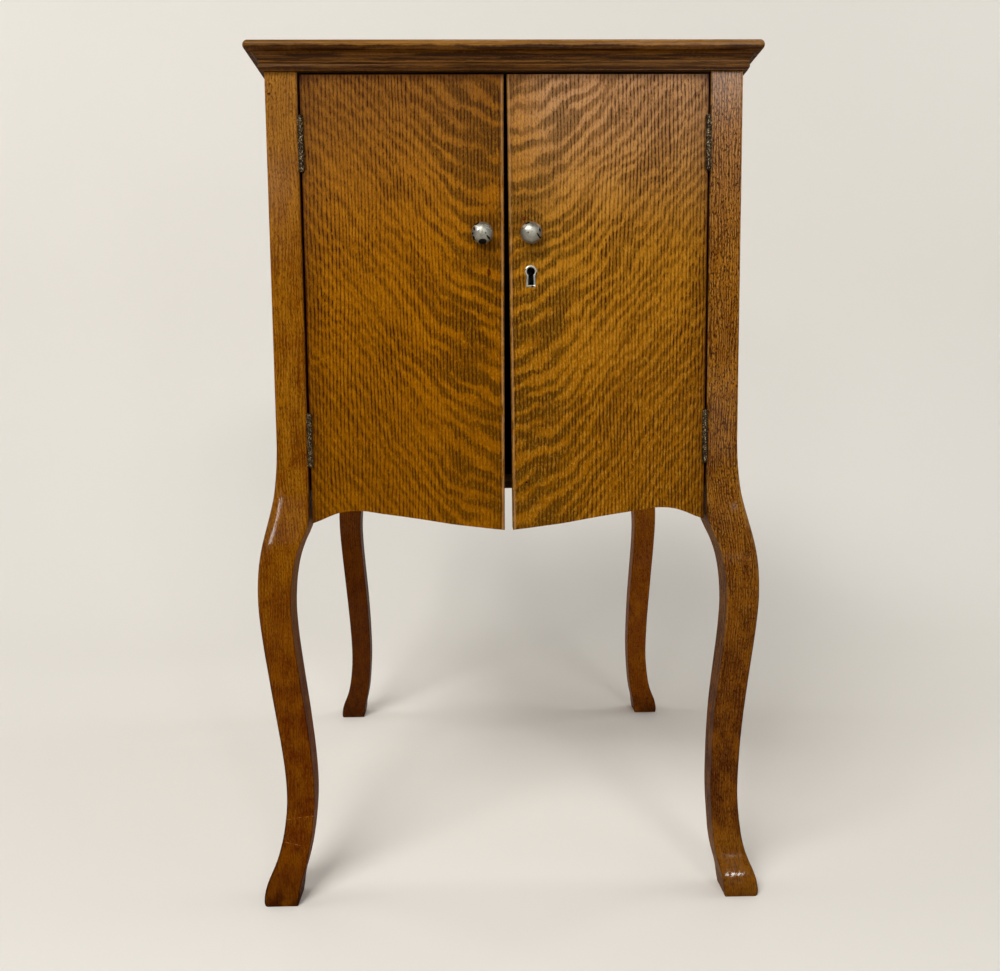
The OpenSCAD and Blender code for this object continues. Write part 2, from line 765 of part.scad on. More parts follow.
notch_w = 5.5;
notch_h = 3;
notch_in = 3.2;       // from the keyhole's middle to the notch's near side
module lock_bolt() {
  color(brass) difference() {
    translate([lock_x0, bolt_y, bolt_z]) cube([bolt_len, bolt_d, bolt_h]);
    // notch the key's bit works in
    translate([knob_x - notch_in, bolt_y - over, bolt_z - over])
      cube([notch_w, bolt_d + 2 * over, notch_h + over]);
  }
}

// screws and their holes start at the head's face and run along +Z
flat_head_r = 1.9;
flat_head_t = 0.8;
module flat_screw(length) {
  cylinder(r = screw_r - fit, h = length);
  cylinder(r1 = flat_head_r, r2 = screw_r - fit, h = flat_head_t);
}
module sunk_hole(sink, depth) {
  translate([0, 0, -over]) cylinder(r = screw_r, h = depth + over);
  translate([0, 0, -0.01]) cylinder(r1 = sink_r, r2 = screw_r, h = sink);
}

module lock_screws() {
  color(brass) for (p = lock_screw_spots()) translate([p[0], door_back, p[1]])
    rotate([90, 0, 0]) flat_screw(lock_screw_hole - 0.5);
}

module lock_strike() {
  color(brass) difference() {
    translate([strike_x - strike_t, strike_y - strike_d / 2, strike_z - strike_h / 2])
      cube([strike_t, strike_d, strike_h]);
    bolt_way(strike_x - 2 * strike_t, 3 * strike_t);
    at_strike_screws() sunk_hole(1.1, strike_t + over);
  }
}
module strike_screws() {
  color(brass) at_strike_screws() flat_screw(strike_hole - 0.5);
}

// door bolt, inside the left door
function guide_screw_spots() = [for (s = [-1, 1])
  for (z = [guide_z0 + guide_screw_end, guide_z0 + guide_h - guide_screw_end])
    [rod_x + s * (guide_w / 2 - guide_screw_side), z]];
rod_fit = 0.06;
grip_r = 1.8;
grip_len = 6;
grip_cap_r = 3;
grip_cap_t = 2.2;

module door_bolt_guide() {
  color(brass) difference() {
    union() {
      translate([rod_x - guide_w / 2, door_back, guide_z0]) cube([guide_w, guide_t, guide_h]);
      for (z = [guide_z0 + loop_end, guide_z0 + guide_h - loop_h - loop_end])
        translate([rod_x - loop_w / 2, door_back, z]) cube([loop_w, rod_off + loop_w / 2, loop_h]);
    }
    translate([rod_x, rod_y, guide_z0 - over])
      cylinder(r = rod_r + rod_fit, h = guide_h + 2 * over);
    for (p = guide_screw_spots()) translate([p[0], door_back + guide_t, p[1]]) rotate([90, 0, 0])
      sunk_hole(1.05, guide_t + over);
  }
}

module door_bolt_rod() {
  grip_z = guide_z0 + loop_end + loop_h + grip_r + over + 2;
  color(brass) {
    translate([rod_x, rod_y, rod_z0]) cylinder(r = rod_r, h = rod_top - rod_z0);
    translate([rod_x, rod_y, grip_z]) rotate([-90, 0, 0]) {
      cylinder(r = grip_r, h = grip_len);
      translate([0, 0, grip_len]) cylinder(r = grip_cap_r, h = grip_cap_t);
    }
  }
}

module door_bolt_screws() {
  color(brass) for (p = guide_screw_spots()) translate([p[0], door_back + guide_t, p[1]])
    rotate([90, 0, 0]) flat_screw(guide_t + guide_hole - 0.5);
}

// hinges
function knuckle_z(k) = k * (knuckle_len + knuckle_gap);

module knuckles(ks, bore) {
  for (k = ks) translate([0, 0, knuckle_z(k)]) difference() {
    cylinder(r = knuckle_r, h = knuckle_len);
    translate([0, 0, -over]) cylinder(r = bore, h = knuckle_len + 2 * over);
  }
}

// leaf standing at x from x0, its screw heads sunk from the gap side
module leaf(x0, facing, own, other, bore) {
  union() {
    difference() {
      translate([x0, 0, 0]) cube([leaf_t, leaf_w + door_front - hinge_y, hinge_len]);
      for (k = other) translate([0, 0, knuckle_z(k) - knuckle_gap])
        cylinder(r = knuckle_r + knuckle_clear, h = knuckle_len + 2 * knuckle_gap);
      for (k = own) translate([0, 0, knuckle_z(k) - over]) cylinder(r = bore, h = knuckle_len + 2 * over);
      for (k = [0 : 2])
        translate([facing > 0 ? x0 + leaf_t : x0, hinge_screw_y[k] + door_front - hinge_y,
            hinge_len / 2 + hinge_screw_z[k] * hinge_len])
          rotate([0, -90 * facing, 0]) sunk_hole(0.95, leaf_t + over);
    }
    knuckles(own, bore);
  }
}

module at_hinge(right, z) {
  on_side(right) translate([-hinge_x, hinge_y, z - hinge_len / 2]) children();
}
pin_head_r = 1.9;
pin_head_t = 0.8;
leaf_frame_x = hinge_x - post_in - gain;
leaf_door_x = gain - leaf_t - (door_edge - hinge_x);

module frame_leaf(right, z) {
  color(tarnish) at_hinge(right, z) leaf(leaf_frame_x, 1, [0, 2, 4], [1, 3], pin_r + 0.02);
}
module door_leaf(right, z) {
  color(tarnish) at_hinge(right, z) leaf(leaf_door_x, -1, [1, 3], [0, 2, 4], pin_r + pin_fit);
}
module hinge_pin(right, z) {
  color(tarnish) at_hinge(right, z) {
    cylinder(r = pin_r, h = hinge_len);
    translate([0, 0, hinge_len]) cylinder(r1 = pin_head_r, r2 = 0.7 * pin_head_r, h = pin_head_t);
    translate([0, 0, -pin_head_t]) cylinder(r1 = 0.7 * pin_head_r, r2 = pin_head_r, h = pin_head_t);
  }
}
module leaf_screws(right, z, on_door) {
  at_hinge(right, z) for (k = [0 : 2])
    translate([on_door ? leaf_door_x : leaf_frame_x + leaf_t, hinge_screw_y[k] + door_front - hinge_y,
        hinge_len / 2 + hinge_screw_z[k] * hinge_len])
      rotate([0, on_door ? 90 : -90, 0]) flat_screw(hinge_screw_len);
}

module hinge_leaf_frame_upper_left() { frame_leaf(false, hinge_high); }
module hinge_leaf_frame_lower_left() { frame_leaf(false, hinge_low_z); }
module hinge_leaf_frame_upper_right() { frame_leaf(true, hinge_high); }
module hinge_leaf_frame_lower_right() { frame_leaf(true, hinge_low_z); }
module hinge_leaf_door_upper_left() { door_leaf(false, hinge_high); }
module hinge_leaf_door_lower_left() { door_leaf(false, hinge_low_z); }
module hinge_leaf_door_upper_right() { door_leaf(true, hinge_high); }
module hinge_leaf_door_lower_right() { door_leaf(true, hinge_low_z); }
module hinge_pin_upper_left() { hinge_pin(false, hinge_high); }
module hinge_pin_lower_left() { hinge_pin(false, hinge_low_z); }
module hinge_pin_upper_right() { hinge_pin(true, hinge_high); }
module hinge_pin_lower_right() { hinge_pin(true, hinge_low_z); }
module hinge_screws_frame() {
  color(steel) for (right = [false, true]) for (z = [hinge_high, hinge_low_z])
    leaf_screws(right, z, false);
}
module hinge_screws_left_door() {
  color(steel) for (z = [hinge_high, hinge_low_z]) leaf_screws(false, z, true);
}
module hinge_screws_right_door() {
  color(steel) for (z = [hinge_high, hinge_low_z]) leaf_screws(true, z, true);
}

leg_front_left();
leg_front_right();
leg_rear_left();
leg_rear_right();
top_board();
moulding_front();
moulding_left();
moulding_right();
side_panel_left();
side_panel_right();
back_panel();
floor_board();
top_rail_front();
top_rail_back();
top_rail_left();
top_rail_right();
door_stop();
floor_cleat_left();
floor_cleat_right();
floor_cleat_back();
divider_1();
divider_2();
divider_3();
divider_4();
top_screws();
cleat_screws();
back_nails();
left_door();
right_door();
left_knob();
right_knob();
left_knob_screw();
right_knob_screw();
keyhole_escutcheon();
lock_case();
lock_bolt();
lock_screws();
lock_strike();
strike_screws();
door_bolt_guide();
door_bolt_rod();
door_bolt_screws();
hinge_leaf_frame_upper_left();
hinge_leaf_frame_lower_left();
hinge_leaf_frame_upper_right();
hinge_leaf_frame_lower_right();
hinge_leaf_door_upper_left();
hinge_leaf_door_lower_left();
hinge_leaf_door_upper_right();
hinge_leaf_door_lower_right();
hinge_pin_upper_left();
hinge_pin_lower_left();
hinge_pin_upper_right();
hinge_pin_lower_right();
hinge_screws_frame();
hinge_screws_left_door();
hinge_screws_right_door();
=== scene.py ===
import math

import bmesh
import bpy
from mathutils import Matrix, Vector


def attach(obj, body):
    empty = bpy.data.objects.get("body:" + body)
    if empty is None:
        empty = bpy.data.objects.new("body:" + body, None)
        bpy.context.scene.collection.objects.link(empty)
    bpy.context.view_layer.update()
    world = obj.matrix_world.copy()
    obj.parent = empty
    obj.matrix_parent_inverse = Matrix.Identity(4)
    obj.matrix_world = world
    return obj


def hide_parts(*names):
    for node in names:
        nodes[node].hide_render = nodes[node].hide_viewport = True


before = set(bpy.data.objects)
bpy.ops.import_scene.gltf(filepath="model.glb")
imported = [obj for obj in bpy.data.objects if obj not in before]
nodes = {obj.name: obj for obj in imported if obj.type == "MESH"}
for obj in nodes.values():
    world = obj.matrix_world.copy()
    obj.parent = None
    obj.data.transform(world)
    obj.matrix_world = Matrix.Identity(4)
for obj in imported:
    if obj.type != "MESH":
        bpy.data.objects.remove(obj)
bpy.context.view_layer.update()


def srgb(r, g, b):
    # a colour as picked on screen, to the linear values that nodes take
    shares = (r / 255, g / 255, b / 255)
    return tuple((c / 12.92 if c <= 0.04045 else ((c + 0.055) / 1.055) ** 2.4) for c in shares) + (1.0,)


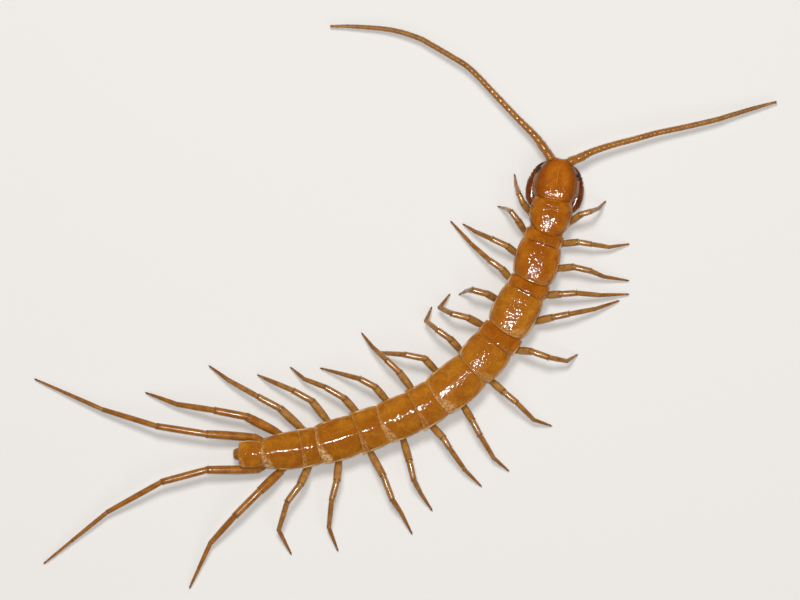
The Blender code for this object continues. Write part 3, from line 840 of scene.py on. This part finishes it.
# %% Model the head shield
SIDES = (("left", 1), ("right", -1))
NECK_REACH = 0.15
HEAD_START = -0.22
HEAD_LENGTH = 3.9
HEAD_HALF_WIDTH = 2.14
HEAD_MARGIN = 1.98
HEAD_RISE = 1.16
HEAD_SHAPE = (
    (0.0, 0.52, 0.86), (0.03, 0.74, 0.905), (0.07, 0.86, 0.955), (0.12, 0.92, 0.99), (0.2, 0.97, 0.995),
    (0.32, 1.0, 0.945), (0.46, 0.98, 0.86), (0.6, 0.91, 0.77), (0.72, 0.8, 0.66), (0.81, 0.68, 0.55),
    (0.88, 0.57, 0.46), (0.93, 0.47, 0.38), (0.97, 0.36, 0.3), (1.0, 0.22, 0.24),
)
HEAD_CREASES = (
    (lambda along, across, _: abs(across) < TINY and 0.35 < along < 0.85, 0.03),
    (lambda along, across, _: abs(along - 0.81) < TINY and 0.01 < abs(across) < 0.8, 0.02),
)


def to_head(piece):
    """Carry a piece from the head's frame, along X from the neck, to the animal's head."""
    piece.rotation_euler = (0, 0, math.radians(HEAD_HEADING))
    piece.location = Vector((*NECK, 0.0)) + plan_vector(HEAD_HEADING) * NECK_REACH
    settle(piece)


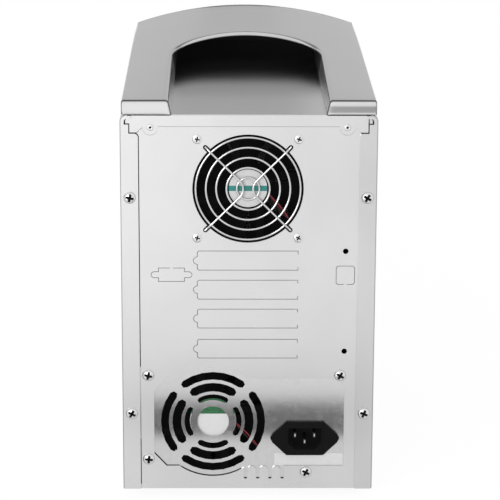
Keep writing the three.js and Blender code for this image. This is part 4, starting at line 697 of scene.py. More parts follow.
def cap_skin():
    """The cap's outside: across each station from the foot of the grip's wall up, round the lip, over the
    crown to the crest, down the nose to the rim and down the outside. The first and last rows close the
    legs' ends."""
    rows = cap_stations()
    grip, crest, rim = rows[:, None, 0:2], rows[:, None, 2:4], rows[:, None, 4:6]
    drop, wall = rows[:, None, 6], rows[:, None, 7]
    length = np.linalg.norm(rim - grip, axis=-1)
    into = (rim - grip) / length[..., None]

    def height(plan):
        return crown(plan[..., 0], plan[..., 1])

    up = np.linspace(0, 1, 5)[None, :-1]
    lip_z = height(grip) - cap_lip
    wall_plan = grip - into * ((1 - up) * wall * (cap_grip - cap_foot))[..., None]
    wall_z = lip_z + (1 - up) * wall * (cap_z - lip_z)
    a = np.linspace(0, np.pi / 2, 8)[None, :]
    lip_plan = grip + into * (cap_lip * (1 - np.cos(a)))[..., None]
    over = np.linspace(0, 1, 17)[None, 1:, None]
    top_plan = (grip + into * cap_lip) * (1 - over) + crest * over
    past = np.linspace(0, 1, 13)[None, 1:]
    nose_plan = crest * (1 - past[..., None]) + rim * past[..., None]
    blend = np.clip((drop - cap_edge) / (cap_nose - cap_edge), 0, 1)
    round_fall = 1 - np.sqrt(1 - past ** 2)
    long_fall = nose_straight * past + (1 - nose_straight) * past ** 2
    fall = drop * ((1 - blend) * round_fall + blend * long_fall)
    nose_z = crown(nose_plan[..., 0], np.minimum(nose_plan[..., 1], cap_crest)) - fall
    down = np.linspace(0, 1, 4)[None, 1:]
    rim_z = nose_z[:, -1:] * (1 - down) + cap_z * down
    plan = np.concatenate([wall_plan, lip_plan, top_plan, nose_plan, rim + 0 * down[..., None]], 1)
    round_lip = height(lip_plan) - cap_lip * (1 - np.sin(a))
    z = np.concatenate([wall_z, round_lip, height(top_plan), nose_z, rim_z], 1)
    skin = np.stack([plan[..., 0], -plan[..., 1], z], -1)
    return np.concatenate([leg_end(skin[0], -1)[::-1], skin, leg_end(skin[-1], 1)])


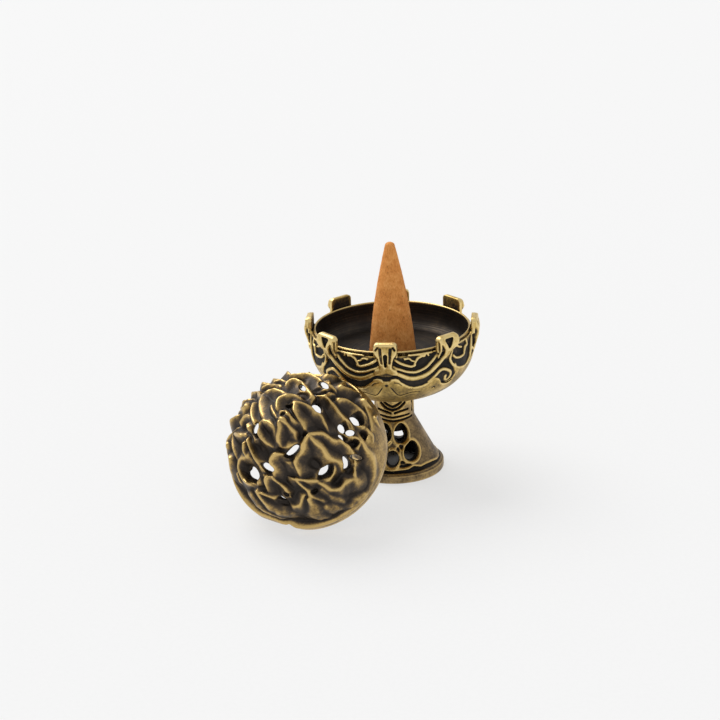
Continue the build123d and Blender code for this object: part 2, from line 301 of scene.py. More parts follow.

□ □ □ □

WRITTEN TASK: From the line containing "imported = [obj" down to the line containing "return tuple((c /" in the material above, reproduce every line exactly, including the two end lines.

RESPONSE TO THE EXERCISE:
imported = [obj for obj in bpy.data.objects if obj not in before]
nodes = {obj.name: obj for obj in imported if obj.type == "MESH"}
for obj in nodes.values():
    world = obj.matrix_world.copy()
    obj.parent = None
    obj.data.transform(world)
    obj.matrix_world = Matrix.Identity(4)
for obj in imported:
    if obj.type != "MESH":
        bpy.data.objects.remove(obj)
bpy.context.view_layer.update()


def srgb(r, g, b):
    # a colour as picked on screen, to the linear values that nodes take
    shares = (r / 255, g / 255, b / 255)
    return tuple((c / 12.92 if c <= 0.04045 else ((c + 0.055) / 1.055) ** 2.4) for c in shares) + (1.0,)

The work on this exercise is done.